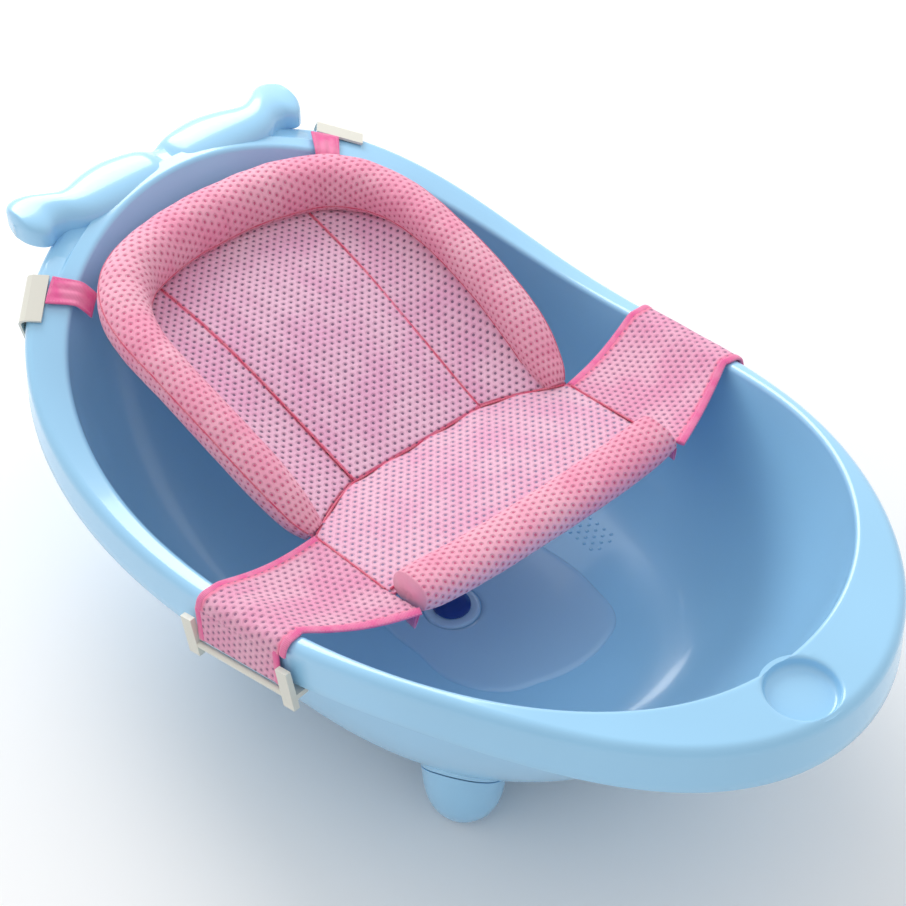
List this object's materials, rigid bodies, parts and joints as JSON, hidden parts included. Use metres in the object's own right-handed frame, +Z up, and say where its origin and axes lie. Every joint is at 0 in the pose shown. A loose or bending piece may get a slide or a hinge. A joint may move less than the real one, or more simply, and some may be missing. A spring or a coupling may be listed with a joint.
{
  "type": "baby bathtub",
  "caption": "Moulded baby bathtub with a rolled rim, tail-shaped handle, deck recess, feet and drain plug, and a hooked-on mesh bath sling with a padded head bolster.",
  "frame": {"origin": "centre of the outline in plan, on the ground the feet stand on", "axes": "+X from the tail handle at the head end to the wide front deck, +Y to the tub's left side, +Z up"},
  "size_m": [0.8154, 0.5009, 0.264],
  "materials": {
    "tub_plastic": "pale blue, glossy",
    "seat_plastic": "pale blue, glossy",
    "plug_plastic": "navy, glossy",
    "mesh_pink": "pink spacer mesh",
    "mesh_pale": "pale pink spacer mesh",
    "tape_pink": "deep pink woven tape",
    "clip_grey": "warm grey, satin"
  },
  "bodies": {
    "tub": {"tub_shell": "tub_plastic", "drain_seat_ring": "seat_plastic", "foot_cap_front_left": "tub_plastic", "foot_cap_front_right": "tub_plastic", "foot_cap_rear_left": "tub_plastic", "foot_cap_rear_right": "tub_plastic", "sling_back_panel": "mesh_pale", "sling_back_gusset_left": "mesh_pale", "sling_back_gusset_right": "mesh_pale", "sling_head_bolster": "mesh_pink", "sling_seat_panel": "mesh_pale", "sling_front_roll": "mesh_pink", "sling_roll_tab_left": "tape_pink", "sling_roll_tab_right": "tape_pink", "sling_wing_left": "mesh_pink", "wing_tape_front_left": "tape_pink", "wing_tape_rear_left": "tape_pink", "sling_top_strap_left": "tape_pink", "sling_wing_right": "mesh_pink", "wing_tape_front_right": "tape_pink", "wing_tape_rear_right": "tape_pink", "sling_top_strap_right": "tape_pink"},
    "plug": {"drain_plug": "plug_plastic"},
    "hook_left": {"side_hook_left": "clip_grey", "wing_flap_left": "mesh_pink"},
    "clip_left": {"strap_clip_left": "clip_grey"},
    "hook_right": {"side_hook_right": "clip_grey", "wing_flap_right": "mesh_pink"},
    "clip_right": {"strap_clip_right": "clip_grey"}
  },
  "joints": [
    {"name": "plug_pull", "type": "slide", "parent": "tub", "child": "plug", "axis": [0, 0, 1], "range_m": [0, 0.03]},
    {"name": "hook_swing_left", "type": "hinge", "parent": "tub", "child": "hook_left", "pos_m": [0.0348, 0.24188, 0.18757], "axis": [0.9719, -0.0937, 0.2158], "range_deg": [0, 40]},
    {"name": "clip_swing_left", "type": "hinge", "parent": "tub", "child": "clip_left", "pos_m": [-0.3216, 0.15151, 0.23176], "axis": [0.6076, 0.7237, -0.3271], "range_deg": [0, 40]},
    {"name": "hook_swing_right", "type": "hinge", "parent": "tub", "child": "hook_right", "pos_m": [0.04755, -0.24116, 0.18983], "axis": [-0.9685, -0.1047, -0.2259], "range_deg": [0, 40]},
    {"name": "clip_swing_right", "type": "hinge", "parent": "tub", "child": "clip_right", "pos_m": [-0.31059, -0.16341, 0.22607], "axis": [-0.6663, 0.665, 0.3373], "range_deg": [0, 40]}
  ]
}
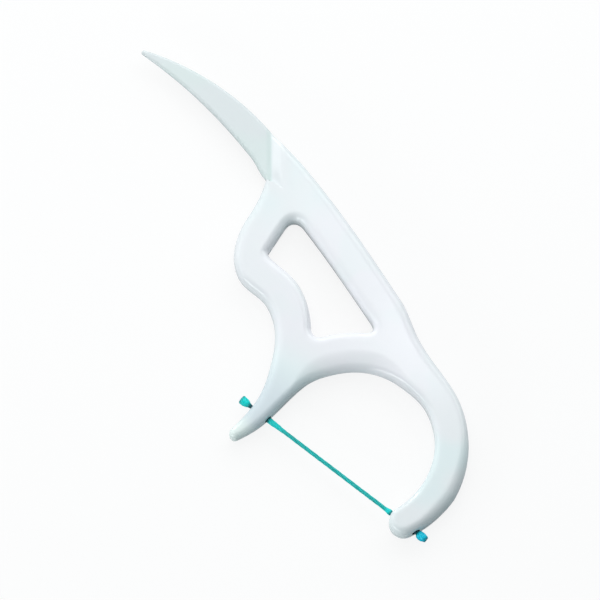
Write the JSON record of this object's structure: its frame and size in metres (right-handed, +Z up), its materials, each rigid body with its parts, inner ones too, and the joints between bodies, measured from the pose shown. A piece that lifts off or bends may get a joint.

_STATED GOAL:_
Without changing a word, restate the whole listing.

_COMPLETED EXERCISE:_
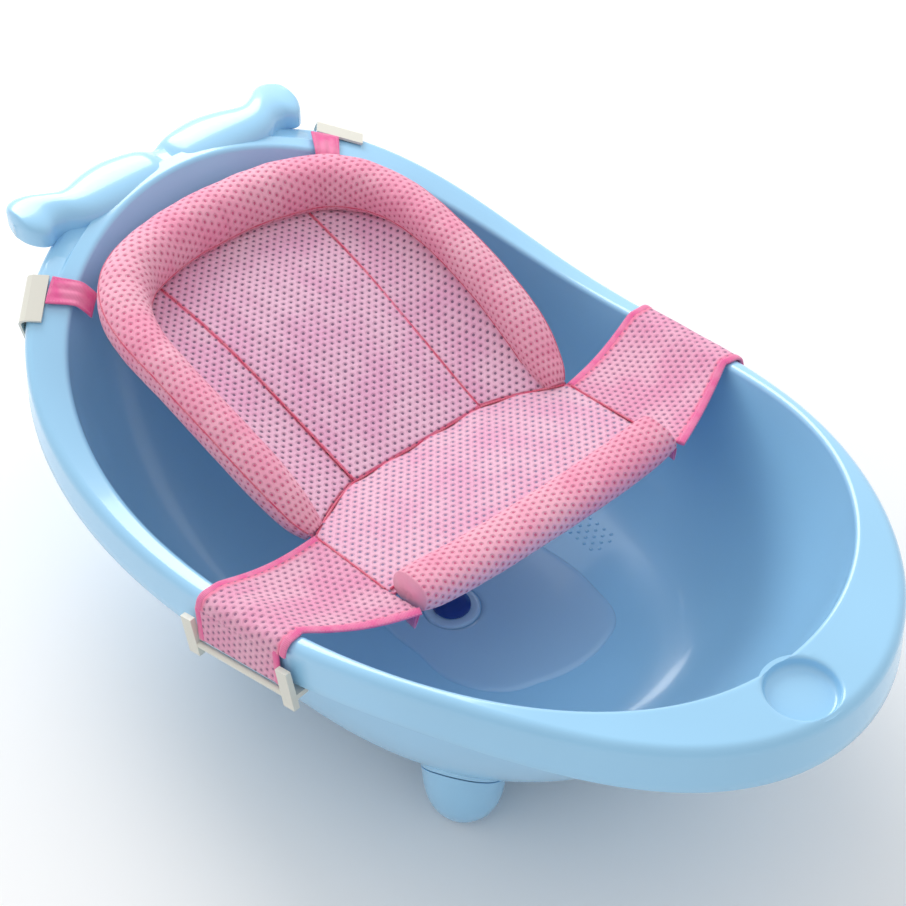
List this object's materials, rigid bodies, parts and joints as JSON, hidden parts included. Use metres in the object's own right-handed frame, +Z up, and say where its origin and axes lie. Every joint is at 0 in the pose shown. A loose or bending piece may get a slide or a hinge. A joint may move less than the real one, or more simply, and some may be missing. A spring or a coupling may be listed with a joint.
{
  "type": "baby bathtub",
  "caption": "Moulded baby bathtub with a rolled rim, tail-shaped handle, deck recess, feet and drain plug, and a hooked-on mesh bath sling with a padded head bolster.",
  "frame": {"origin": "centre of the outline in plan, on the ground the feet stand on", "axes": "+X from the tail handle at the head end to the wide front deck, +Y to the tub's left side, +Z up"},
  "size_m": [0.8154, 0.5009, 0.264],
  "materials": {
    "tub_plastic": "pale blue, glossy",
    "seat_plastic": "pale blue, glossy",
    "plug_plastic": "navy, glossy",
    "mesh_pink": "pink spacer mesh",
    "mesh_pale": "pale pink spacer mesh",
    "tape_pink": "deep pink woven tape",
    "clip_grey": "warm grey, satin"
  },
  "bodies": {
    "tub": {"tub_shell": "tub_plastic", "drain_seat_ring": "seat_plastic", "foot_cap_front_left": "tub_plastic", "foot_cap_front_right": "tub_plastic", "foot_cap_rear_left": "tub_plastic", "foot_cap_rear_right": "tub_plastic", "sling_back_panel": "mesh_pale", "sling_back_gusset_left": "mesh_pale", "sling_back_gusset_right": "mesh_pale", "sling_head_bolster": "mesh_pink", "sling_seat_panel": "mesh_pale", "sling_front_roll": "mesh_pink", "sling_roll_tab_left": "tape_pink", "sling_roll_tab_right": "tape_pink", "sling_wing_left": "mesh_pink", "wing_tape_front_left": "tape_pink", "wing_tape_rear_left": "tape_pink", "sling_top_strap_left": "tape_pink", "sling_wing_right": "mesh_pink", "wing_tape_front_right": "tape_pink", "wing_tape_rear_right": "tape_pink", "sling_top_strap_right": "tape_pink"},
    "plug": {"drain_plug": "plug_plastic"},
    "hook_left": {"side_hook_left": "clip_grey", "wing_flap_left": "mesh_pink"},
    "clip_left": {"strap_clip_left": "clip_grey"},
    "hook_right": {"side_hook_right": "clip_grey", "wing_flap_right": "mesh_pink"},
    "clip_right": {"strap_clip_right": "clip_grey"}
  },
  "joints": [
    {"name": "plug_pull", "type": "slide", "parent": "tub", "child": "plug", "axis": [0, 0, 1], "range_m": [0, 0.03]},
    {"name": "hook_swing_left", "type": "hinge", "parent": "tub", "child": "hook_left", "pos_m": [0.0348, 0.24188, 0.18757], "axis": [0.9719, -0.0937, 0.2158], "range_deg": [0, 40]},
    {"name": "clip_swing_left", "type": "hinge", "parent": "tub", "child": "clip_left", "pos_m": [-0.3216, 0.15151, 0.23176], "axis": [0.6076, 0.7237, -0.3271], "range_deg": [0, 40]},
    {"name": "hook_swing_right", "type": "hinge", "parent": "tub", "child": "hook_right", "pos_m": [0.04755, -0.24116, 0.18983], "axis": [-0.9685, -0.1047, -0.2259], "range_deg": [0, 40]},
    {"name": "clip_swing_right", "type": "hinge", "parent": "tub", "child": "clip_right", "pos_m": [-0.31059, -0.16341, 0.22607], "axis": [-0.6663, 0.665, 0.3373], "range_deg": [0, 40]}
  ]
}
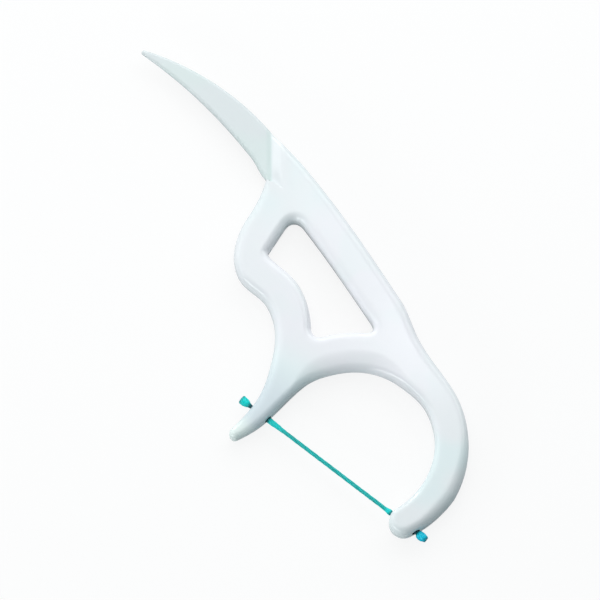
Write the JSON record of this object's structure: its frame and size in metres (right-handed, +Z up), its materials, each rigid body with its parts, inner ones too, and the joints between bodies, measured from the pose shown. A piece that lifts off or bends may get a joint.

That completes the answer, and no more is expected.